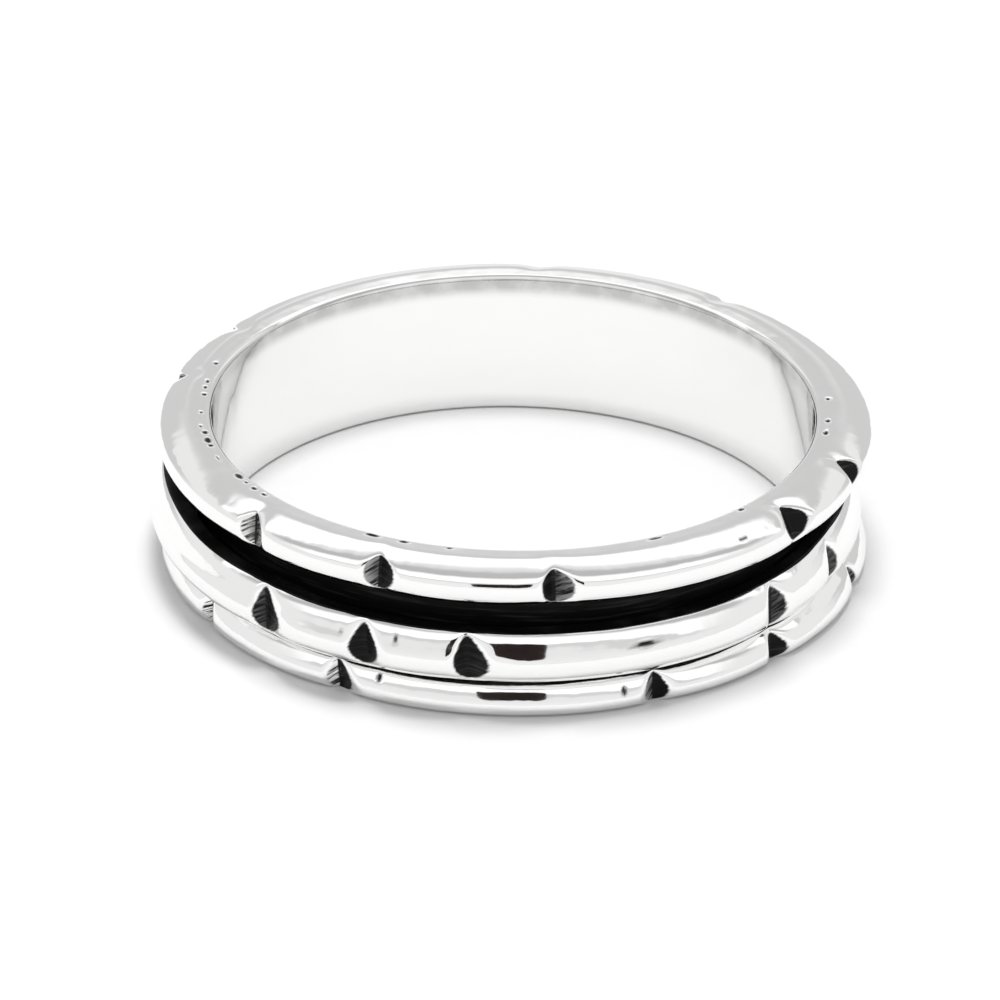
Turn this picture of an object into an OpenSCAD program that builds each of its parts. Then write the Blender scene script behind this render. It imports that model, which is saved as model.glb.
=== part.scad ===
// Spinner ring of sterling silver, lying on its side as it rests on a table.
// A band with two half-round rims traps a loose notched ring that turns between them.
// The ring's axis is Z, its lower end face lies on Z = 0, and -Y is the front.

/* [Finger hole] */
// Inside diameter, 18.2 for a US size 8
bore_d = 18.2; // [14:0.1:22]
// Height of the whole ring along the finger
ring_h = 4.75; // [4.6:0.05:7]
// Bevel inside both ends of the hole
bore_bevel = 0.15; // [0.05:0.05:0.25]

/* [Band] */
// Wall of the sleeve at the floor of the groove
sleeve_wall = 0.5; // [0.4:0.05:0.6]
// Height of each rim, the thickness of its half-round wire
rim_h = 1.1; // [0.9:0.05:1.2]
// How far the rims reach out from the finger hole
rim_reach = 1.65; // [1.5:0.05:1.9]

/* [Spinner] */
// Height of the spinner along the finger
spinner_h = 1.45; // [0.9:0.05:1.5]
// How far the spinner's dome bulges out past its flat ends
spinner_dome = 0.5; // [0.3:0.05:0.6]
// How far the spinner stands out past the rims
spinner_proud = 0.13; // [0:0.01:0.2]
// Radial play between the spinner and the sleeve
spinner_play = 0.2; // [0.1:0.05:0.25]
// Gap under the spinner where it rests on the lower rim
spinner_lift = 0.04; // [0.02:0.01:0.1]

/* [Notches] */
// Angle between the two filed walls of a notch
notch_angle = 95; // [80:5:110]

/* [Hidden] */
$fn = 96;

bore_r = bore_d / 2;
sleeve_r = bore_r + sleeve_wall;
rim_r = bore_r + rim_reach;

// Each rim is a half-round wire, flat on the ring's end face and domed outside
rim_dome_r = rim_h / 2;
rim_flat_r = rim_r - rim_dome_r;
lower_rim_z = 0;
upper_rim_z = ring_h - rim_h;

// The spinner is D-shaped: two flat ends, a flat back and an arc for its outside
spinner_bore_r = sleeve_r + spinner_play;
spinner_r = rim_r + spinner_proud;
spinner_flat_r = spinner_r - spinner_dome;
spinner_z = rim_h + spinner_lift;
spinner_arc_r = (pow(spinner_h / 2, 2) + pow(spinner_dome, 2)) / (2 * spinner_dome);

// The V of the file runs out past the metal by this much
file_reach = 1.2;
file_half_w = file_reach * tan(notch_angle / 2);

// Columns of the three notch tables
ANGLE = 0; // degrees round the ring from the front, positive towards +X
DEPTH = 1; // from the outside of the dome to the root of the V

UPPER_NOTCHES = [
    [-123, 0.40],
    [-101, 0.38],
    [-46.7, 0.40],
    [-22.1, 0.42],
    [6.4, 0.42],
    [51, 0.50],
    [71.5, 0.45],
    [140, 0.42],
    [176, 0.38],
];

SPINNER_NOTCHES = [
    [-151, 0.40],
    [-104, 0.38],
    [-41.4, 0.42],
    [-22.4, 0.42],
    [-5.8, 0.42],
    [48.6, 0.40],
    [68.5, 0.38],
    [112, 0.40],
    [134, 0.42],
];

LOWER_NOTCHES = [
    [-137, 0.42],
    [-60.5, 0.40],
    [-28.8, 0.42],
    [23.3, 0.42],
    [47, 0.42],
    [76, 0.40],
    [118, 0.38],
    [158, 0.42],
];

// One stroke of a triangular file across a domed ring of outer radius outer_r,
// between the heights z and z + h
module notch(angle, depth, outer_r, z, h)
    rotate([0, 0, angle])
        translate([0, depth - outer_r, z])
            linear_extrude(height = h)
                polygon([[0, 0], [file_half_w, -file_reach], [-file_half_w, -file_reach]]);

module notches(table, outer_r, z, h)
    for (row = table)
        notch(row[ANGLE], row[DEPTH], outer_r, z, h);

// Section of one rim from the sleeve to its dome, standing on the height z
module rim_section(z) {
    translate([bore_r, z])
        square([rim_flat_r - bore_r, rim_h]);
    translate([rim_flat_r, z + rim_dome_r])
        circle(r = rim_dome_r);
}

// Corner that the bevel takes off the finger hole, dir is the way out of the hole
module bevel_section(z, dir)
    polygon([
        [bore_r - bore_bevel, z + dir * bore_bevel],
        [bore_r - bore_bevel, z - 2 * dir * bore_bevel],
        [bore_r + 2 * bore_bevel, z + dir * bore_bevel],
    ]);

module band_section()
    difference() {
        union() {
            translate([bore_r, 0])
                square([sleeve_wall, ring_h]);
            rim_section(lower_rim_z);
            rim_section(upper_rim_z);
        }
        bevel_section(0, -1);
        bevel_section(ring_h, 1);
    }

module spinner_section()
    intersection() {
        translate([spinner_bore_r, spinner_z])
            square([spinner_r - spinner_bore_r, spinner_h]);
        union() {
            translate([spinner_bore_r, spinner_z])
                square([spinner_flat_r - spinner_bore_r, spinner_h]);
            translate([spinner_r - spinner_arc_r, spinner_z + spinner_h / 2])
                circle(r = spinner_arc_r);
        }
    }

// Sleeve and both rims, soldered into one
module base_band()
    color("silver")
        difference() {
            rotate_extrude()
                band_section();
            notches(UPPER_NOTCHES, rim_r, upper_rim_z - 0.1, rim_h + 0.2);
            notches(LOWER_NOTCHES, rim_r, lower_rim_z - 0.1, rim_h + 0.2);
        }

// Loose ring that turns in the groove
module spinner()
    color("gainsboro")
        difference() {
            rotate_extrude()
                spinner_section();
            notches(SPINNER_NOTCHES, spinner_r, spinner_z - 0.1, spinner_h + 0.2);
        }

base_band();
spinner();
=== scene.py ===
# Spinner ring of sterling silver, lying on its side on a white table.
# The sections are drawn and turned in millimetres, then brought down to metres.
import math

import bpy
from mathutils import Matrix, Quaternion, Vector, noise


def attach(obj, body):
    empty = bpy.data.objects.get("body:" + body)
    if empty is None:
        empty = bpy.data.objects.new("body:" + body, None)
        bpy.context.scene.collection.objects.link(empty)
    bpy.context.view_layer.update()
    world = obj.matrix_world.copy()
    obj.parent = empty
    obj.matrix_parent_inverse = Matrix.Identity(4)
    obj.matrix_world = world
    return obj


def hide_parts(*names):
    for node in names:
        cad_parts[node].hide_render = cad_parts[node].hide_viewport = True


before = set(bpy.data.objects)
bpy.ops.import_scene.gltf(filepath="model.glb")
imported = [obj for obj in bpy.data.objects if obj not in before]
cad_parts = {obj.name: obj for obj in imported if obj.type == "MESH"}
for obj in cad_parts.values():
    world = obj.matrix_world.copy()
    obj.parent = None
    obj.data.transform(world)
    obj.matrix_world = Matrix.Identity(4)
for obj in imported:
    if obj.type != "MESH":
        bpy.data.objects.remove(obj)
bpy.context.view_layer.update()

millimetre = 0.001


# small helpers

def deselectAll():
    if bpy.context.mode != "OBJECT":
        bpy.ops.object.mode_set(mode="OBJECT")
    bpy.ops.object.select_all(action="DESELECT")


def smoothStep(low, high, value):
    t = min(1.0, max(0.0, (value - low) / (high - low)))
    return t * t * (3 - 2 * t)


def smoothMinimum(a, b, softness):
    blend = max(softness - abs(a - b), 0.0) / softness
    return min(a, b) - blend * blend * softness / 4


def degreesApart(a, b):
    return (a - b + 180) % 360 - 180


# section drawing: one point is pulled along lines and arcs in the XZ plane, X is the radius

def penDown(name, x, z):
    deselectAll()
    bpy.ops.mesh.primitive_plane_add(size=0.1, location=(x, 0, z))
    piece = bpy.context.active_object
    piece.name = name
    piece.data.name = name
    bpy.ops.object.transform_apply(location=True, rotation=False, scale=False)
    bpy.ops.object.mode_set(mode="EDIT")
    bpy.ops.mesh.select_all(action="SELECT")
    bpy.ops.mesh.merge(type="CENTER")
    return {"piece": piece, "x": x, "z": z}


def penLine(pen, toX, toZ, steps):
    stepX = (toX - pen["x"]) / steps
    stepZ = (toZ - pen["z"]) / steps
    for _ in range(steps):
        bpy.ops.mesh.extrude_region_move(TRANSFORM_OT_translate={"value": (stepX, 0, stepZ)})
    pen["x"], pen["z"] = toX, toZ


def penArc(pen, normalFrom, normalTo, radius, steps):
    # normals are in degrees from +X up towards +Z, a negative radius hollows a corner
    first, last = math.radians(normalFrom), math.radians(normalTo)
    centreX = pen["x"] - radius * math.cos(first)
    centreZ = pen["z"] - radius * math.sin(first)
    bpy.ops.mesh.spin(steps=steps, angle=last - first, center=(centreX, 0, centreZ), axis=(0, 1, 0))
    pen["x"] = centreX + radius * math.cos(last)
    pen["z"] = centreZ + radius * math.sin(last)


def arcsHeight(arcs):
    return sum(
        radius * (math.sin(math.radians(normalTo)) - math.sin(math.radians(normalFrom)))
        for normalFrom, normalTo, radius, steps in arcs
    )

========

Aim:
Copy exactly the lines from the line with "soldered into one" up to and including the line with "return t * t * (3 - 2 * t)", and no other lines.

Output of the exercise:
// Sleeve and both rims, soldered into one
module base_band()
    color("silver")
        difference() {
            rotate_extrude()
                band_section();
            notches(UPPER_NOTCHES, rim_r, upper_rim_z - 0.1, rim_h + 0.2);
            notches(LOWER_NOTCHES, rim_r, lower_rim_z - 0.1, rim_h + 0.2);
        }

// Loose ring that turns in the groove
module spinner()
    color("gainsboro")
        difference() {
            rotate_extrude()
                spinner_section();
            notches(SPINNER_NOTCHES, spinner_r, spinner_z - 0.1, spinner_h + 0.2);
        }

base_band();
spinner();
=== scene.py ===
# Spinner ring of sterling silver, lying on its side on a white table.
# The sections are drawn and turned in millimetres, then brought down to metres.
import math

import bpy
from mathutils import Matrix, Quaternion, Vector, noise


def attach(obj, body):
    empty = bpy.data.objects.get("body:" + body)
    if empty is None:
        empty = bpy.data.objects.new("body:" + body, None)
        bpy.context.scene.collection.objects.link(empty)
    bpy.context.view_layer.update()
    world = obj.matrix_world.copy()
    obj.parent = empty
    obj.matrix_parent_inverse = Matrix.Identity(4)
    obj.matrix_world = world
    return obj


def hide_parts(*names):
    for node in names:
        cad_parts[node].hide_render = cad_parts[node].hide_viewport = True


before = set(bpy.data.objects)
bpy.ops.import_scene.gltf(filepath="model.glb")
imported = [obj for obj in bpy.data.objects if obj not in before]
cad_parts = {obj.name: obj for obj in imported if obj.type == "MESH"}
for obj in cad_parts.values():
    world = obj.matrix_world.copy()
    obj.parent = None
    obj.data.transform(world)
    obj.matrix_world = Matrix.Identity(4)
for obj in imported:
    if obj.type != "MESH":
        bpy.data.objects.remove(obj)
bpy.context.view_layer.update()

millimetre = 0.001


# small helpers

def deselectAll():
    if bpy.context.mode != "OBJECT":
        bpy.ops.object.mode_set(mode="OBJECT")
    bpy.ops.object.select_all(action="DESELECT")


def smoothStep(low, high, value):
    t = min(1.0, max(0.0, (value - low) / (high - low)))
    return t * t * (3 - 2 * t)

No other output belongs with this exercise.